Bilzerian has two sons, Adam and Dan Bilzerian. Adam attended Gaither High School, where he represented his school in tennis. Angered by the government's treatment of his father, Adam abandoned his dream of becoming an Army Green Beret. After graduating from Vanderbilt University, he moved to Saint Kitts and Nevis in 2007 and became a citizen there, relinquishing his U.S. citizenship in the process. Both Adam and Dan went on to careers as professional poker players; Norman Chad nicknamed them the "Flying Bilzerian Brothers" for their performance in the 2009 World Series of Poker. Adam also wrote a book about his experiences, which the Midwest Book Review's Small Press Bookwatch reviewed favorably as "a well-versed list of grievances with the powers that be in America, making for an intriguing read through and through".
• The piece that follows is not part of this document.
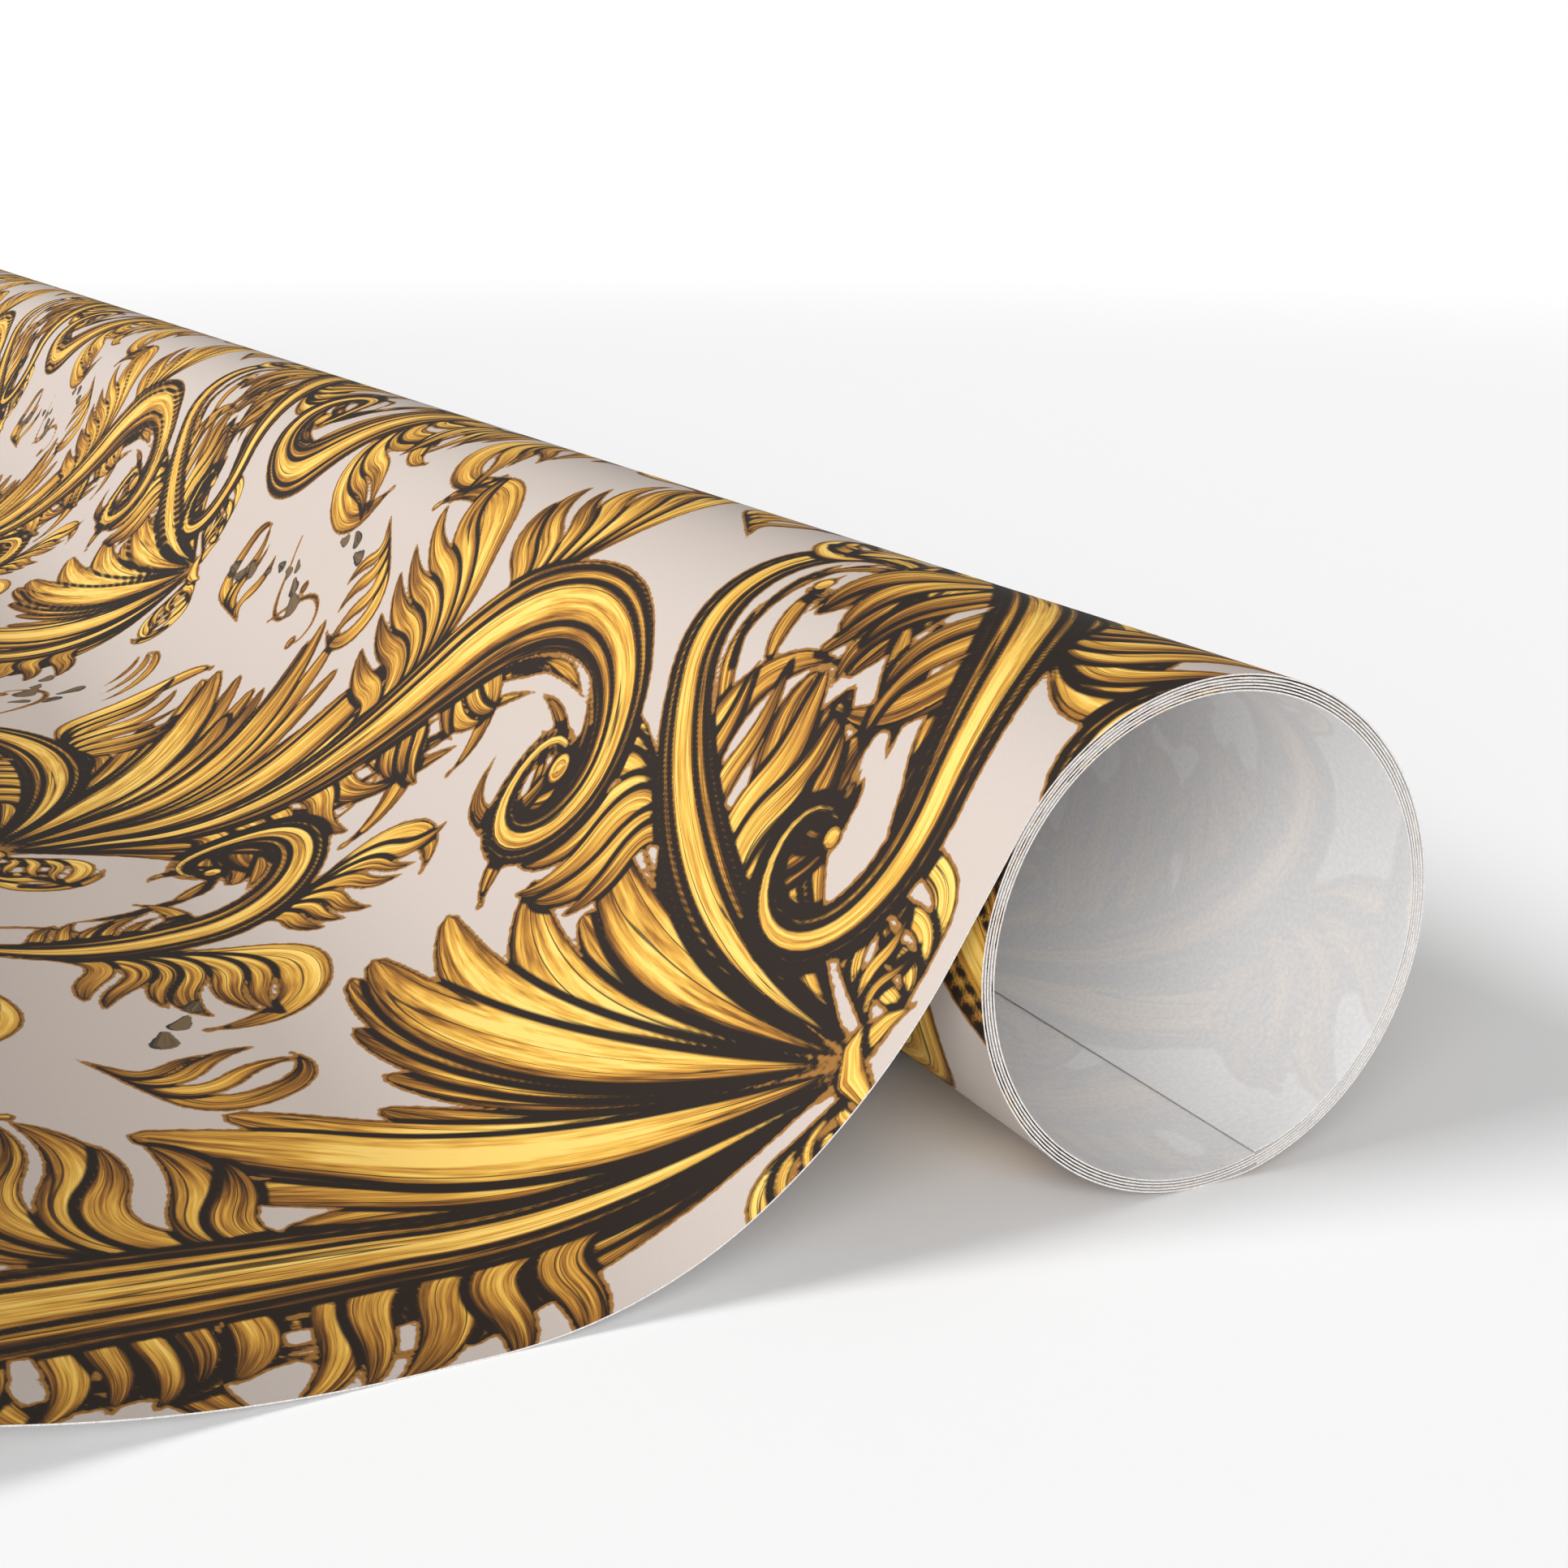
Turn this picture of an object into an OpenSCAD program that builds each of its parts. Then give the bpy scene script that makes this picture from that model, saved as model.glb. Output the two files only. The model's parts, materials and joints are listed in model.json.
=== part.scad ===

In June 2014, a Bloomberg News report incorrectly stated that Paul Bilzerian had become one of the licensed service providers who processed applications for the same Saint Kitts and Nevis citizenship-by-investment program which his son had used. The report also stated that Bilzerian had gone on to process a citizenship-by-investment application for Bitcoin investor Roger Ver, and that the two men had co-launched a website through which customers could use Bitcoins to pay for the fees and the real estate purchase in the citizenship-by-investment program. The government of Saint Kitts and Nevis responded in a statement the following week that Bitcoin was not an acceptable payment method for participation in the program.